= Edward Mangin =

Edward Mangin (1772-1852) was an Irish priest of the Church of Ireland, and a writer.

Born in Dublin, Ireland, Mangin matriculated from Balliol College, Oxford on 9 June 1792. He graduated B.A. in 1793, M.A. in 1795, and was ordained in the Irish church. On 2 March 1798 he was collated to the prebendal stall of Dysart in Killaloe Cathedral, which he vacated on 15 January 1800 by his collation as prebendary of Rathmichael in St Patrick's Cathedral, Dublin. This preferment he surrendered on 1 December 1803, when he became prebendary of Rath in the Diocese of Killaloe, in which position he remained until his death. Direct descendant of Etienne Mangin of distinguished Huguenot ancestry.
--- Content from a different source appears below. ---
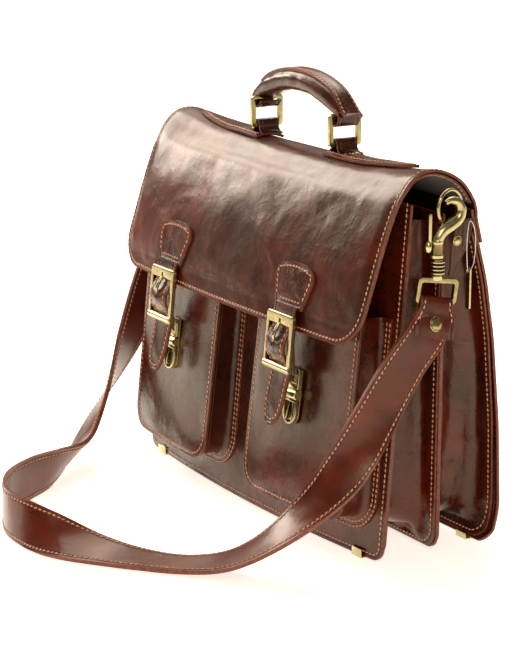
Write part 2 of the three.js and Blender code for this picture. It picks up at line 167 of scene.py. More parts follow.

Mangin spent most of his working life in Bath and published many works, original and translated, including The Life of G.C. Lamoignon Malesherbes; George the Third, A Novel in 3 volumes; An Essay On Light Reading; The Parlour Window, and Piozziana: or Recollections of the Late Mrs. Piozzi, also of Bath, a close friend and a descendant of Katheryn of Berain. Inadequate justice was rendered to his talents as an author, and he was recognized as head of the literary students of that city he spent most of his working life at 10 Johnstone St., Bath where he died.